Ryūsuke Hamaguchi no le abre la puerta al demonio al inicio de la película, por el contrario, le da apertura al espectador con un travelling de cuatro minutos de duración en donde la cámara, en una toma contrapicada, observa los altos árboles y sus infinitas ramificaciones, una visión de la naturaleza que incluso sería capaz de calmar y serenar el estado de ánimo de cualquiera, más aún cuando esa larga toma concluye con la presencia de Hana mirando hacia arriba esos árboles, esa perspectiva que, sin embargo, representa una primera señal imperceptible de lo que vendrá después.

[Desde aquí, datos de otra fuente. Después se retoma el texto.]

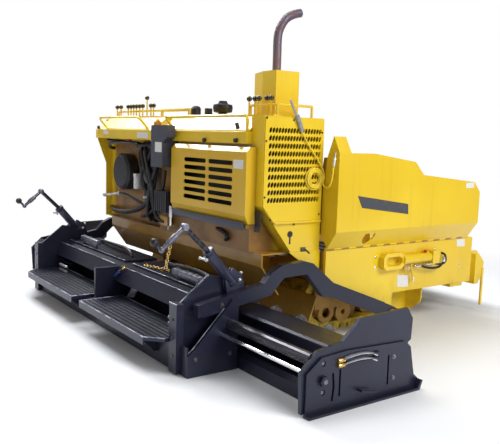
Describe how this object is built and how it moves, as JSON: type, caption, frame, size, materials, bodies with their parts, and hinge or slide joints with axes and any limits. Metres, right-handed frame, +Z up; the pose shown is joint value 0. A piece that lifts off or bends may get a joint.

Con música de Eiko Ishibashi y fotografía de Yoshio Kitagawa, Hamaguchi complementa los tiempos cinematográficos de manera puntual porque se da espacios largos para ver a Takumi cortar leña con su hacha o con su sierra eléctrica, mostrarnos a los ciervos en su hábitat natural para pensarlos como personajes que cobran también un peso específico importante en la historia como recordatorio, por ejemplo, de que nadie puede invadir su privacidad y su dolor sin tener que sufrir consecuencias, una analogía o advertencia para el mundo moderno y su ignorancia supina sobre lo que la tierra necesita y no.
El final que nos receta la nueva obra de Hamaguchi puede prestarse a interpretaciones diversas, pero no puede dejar indiferente al espectador, el director japonés nos ofrece la belleza de un paisaje que no debería ser violentado y su conclusión es tan intensa y brutal como sosegada e inquietantemente ambigua. Saldrá usted pensando qué carajos pasó ahí.
Un travelling nocturno
La misma cámara vuelve a recorrer los mismos árboles y sus grandes alturas. Ahora es de noche. El mal no existe quiere debatir el concepto del bien y la maldad, su abstracción, su posibilidad o su inexistencia. Algo esconden esos árboles y sus alturas, algo la noche. Algo que los urbanitas no pueden entender y en ello llevarán el pecado y su penitencia.